Things that are “still in the making” are difficult to predict. Thus the Middle East is likely to remain restless, chaotic, and turbulent for some time to come. I do not agree that the U.S. has encouraged or engendered a “divide-and-rule” policy. America’s course of action vis-à-vis the Middle East is quite fragmented itself, with the many players involved seeing or seeking divergent causes and outcomes.
In particular, until someone is put in place to bring the U.S. State Department to heel, that will continue to be the case. Many Americans see Foggy Bottom as an entrenched problem to be solved, not an asset to be used. This is a generations-old problem for America and one that will not easily be resolved.

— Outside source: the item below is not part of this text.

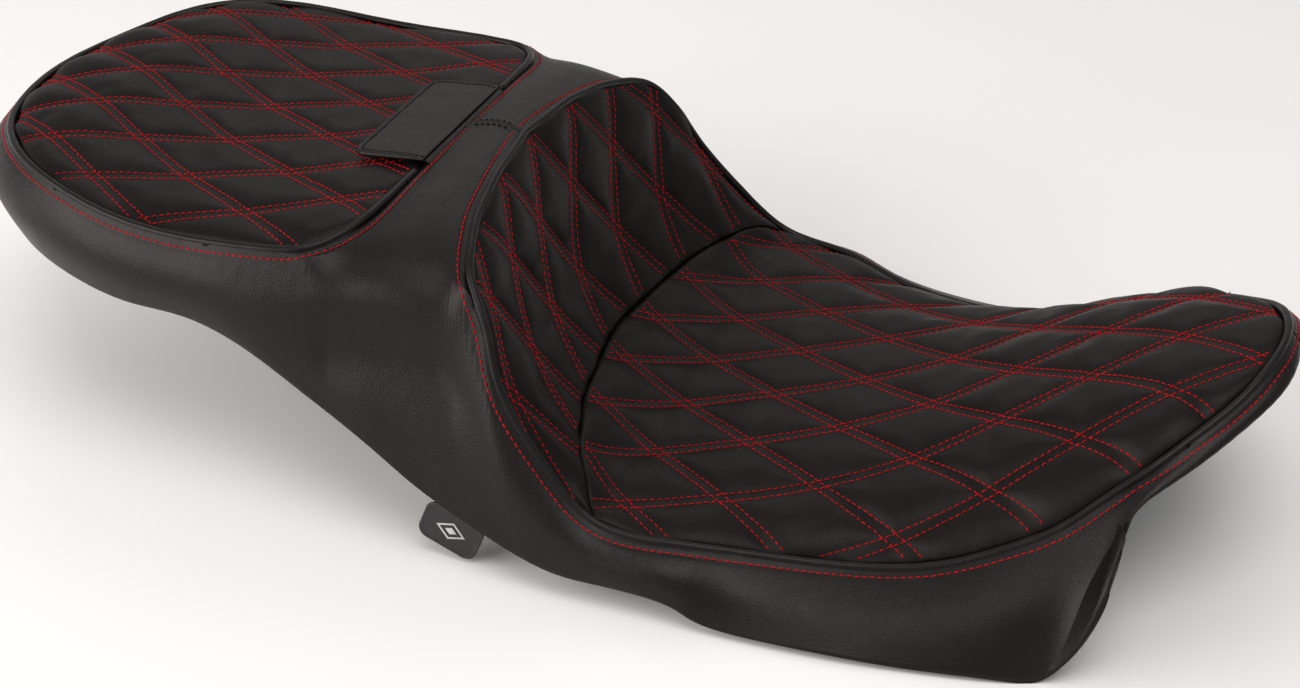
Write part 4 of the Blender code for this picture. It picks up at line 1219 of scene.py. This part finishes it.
def sheet_normals(grid, rim_rows, first, last):
    """Normals of the cover; on the rim rows the columns from first to last coincide."""
    found = unit(np.cross(np.gradient(grid, axis=0), np.gradient(grid, axis=1)))
    short = np.concatenate([grid[:, :first], grid[:, last:]], axis=1)
    narrow = unit(np.cross(np.gradient(short, axis=0), np.gradient(short, axis=1)))
    found[rim_rows, :first] = narrow[rim_rows, :first]
    found[rim_rows, last:] = narrow[rim_rows, first:]
    found[rim_rows, first:last] = narrow[rim_rows, first:first + 1]
    for _ in range(2):
        found[1:-1] = found[1:-1] * 2 + found[:-2] + found[2:]
        found = unit(found)
    return found


def cover_grid():
    """The left cover's points, from under the seam out to the rim, down the side and under."""
    at = np.concatenate([
        np.linspace(0.0, BRIDGE_START, TAIL_ROWS + 1)[:-1],
        np.linspace(BRIDGE_START, BRIDGE_STOP, BRIDGE_ROWS),
        np.linspace(BRIDGE_STOP, 1.0, NOSE_ROWS + 1)[1:],
    ])
    starts = cover_starts(at)
    edges, wides, hems = top_edge(at), widest_line(at), hem_line(at)
    ahead = np.gradient(starts, axis=0)
    inward = unit(np.cross(ahead, UP))
    inward = unit(smooth_along(inward, 1))
    inward[0], inward[-1] = (1.0, 0.0, 0.0), (-1.0, 0.0, 0.0)
    tuck = np.array([(1.6, 5.5), (2.1, 3.4), (2.0, 1.8), (1.4, 0.7), (0.6, 0.15)])
    tucked = starts[:, None] + inward[:, None] * tuck[None, :, :1] - UP * tuck[None, :, 1:]
    share = np.linspace(0.0, 1.0, ACROSS + 1)[None, :-1, None]
    flat = starts[:, None] * (1 - share) + edges[:, None] * share
    x, y = flat[..., 0], flat[..., 1]
    level = cover_height(x, y)
    miss_start = (starts[:, 2] - level[:, 0])[:, None]
    miss_edge = (edges[:, 2] - cover_height(edges[:, 0], edges[:, 1]))[:, None]
    level = level + miss_start * (1 - share[..., 0]) ** 3 + miss_edge * share[..., 0] ** 3
    span = np.linalg.norm(edges - starts, axis=1)[:, None]
    flat[..., 2] += (level - flat[..., 2]) * smooth_step(span / 14.0)
    sides = np.array([
        chord_line(np.array([edge, wide, hem]))(np.linspace(0.0, 1.0, DOWN))
        for edge, wide, hem in zip(edges, wides, hems)
    ])
    flat, sides = round_shoulder(flat, sides)
    outline_x = np.linspace(-362, 353, 1400)
    outline = np.stack([outline_x, pan_half(outline_x), pan_edge(outline_x)], axis=1)
    gaps = ((hems[:, None, :2] - outline[None, :, :2]) ** 2).sum(axis=2)
    nearest = smooth_along(outline[gaps.argmin(axis=1)], 4)
    nearest[[0, -1], 1] = 0.0
    to_pan = unit((nearest - hems) * np.array([1.0, 1.0, 0.0]))
    under = nearest - UP * 2.4
    end = under + to_pan * 12.0
    end[:, 2] = np.maximum(end[:, 2], 1.2)
    inwards, downwards = np.array([0.8, 2.4])[None, :, None], np.array([0.9, 1.1])[None, :, None]
    roll = hems[:, None] + to_pan[:, None] * inwards - UP * downwards
    roll[..., 2] = np.maximum(roll[..., 2], 0.25)
    back = [
        hems + (under - hems) * part + UP * (-1.6 * math.sin(math.pi * part))
        for part in np.linspace(0.12, 1.0, 9)
    ]
    back += [under + (end - under) * part for part in np.linspace(0.25, 1.0, 4)]
    back = np.stack(back, axis=1)
    back[..., 2] = np.maximum(back[..., 2], 0.3)
    grid = np.concatenate([tucked, flat, sides, roll, back], axis=1)
    return grid, starts


def even_out(grid):
    """Take small unevenness along the bridge out of the cover, away from its seams."""
    count, columns = grid.shape[:2]
    row = np.arange(count)[:, None]
    column = np.arange(columns)[None]
    span = np.linalg.norm(grid[:, EDGE] - grid[:, TUCKED], axis=1)[:, None]
    wide = smooth_step((span - 12.0) / 40.0)
    inner = smooth_step((column - TUCKED - 4.0) / 12.0) * wide
    outer = smooth_step((column - EDGE - 1.0) / 5.0)
    weight = near_bridge(row, 24, 24, 20.0, 20.0) * np.maximum(inner, outer) * (column < HEM - 2)
    for _ in range(3):
        eased = np.stack([smooth_along(grid[:, k], 7) for k in range(columns)], axis=1)
        grid = grid + weight[..., None] * (eased - grid)
    return grid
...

Read his final paragraph to see if you agree with Nouri’s summation. For me, the thing we cannot take into account is the evolution of a new paradigm to replace what has gone before. That requires a prescience that the great majority of us do not possess. For example, there were few who predicted accurately the implosion of the USSR and the reunification of Germany. A few people did, but for most of us, it was a complete surprise.
September 11th was a complete surprise, too, though there were far more Monday morning quarterbacks willing to intone on that event than were present for the end of Communism as a viable threat.
What is waiting to be born in the Middle East? Will there be voices heralding the eventual change? Over the din of the current chaos, will we be able to hear them?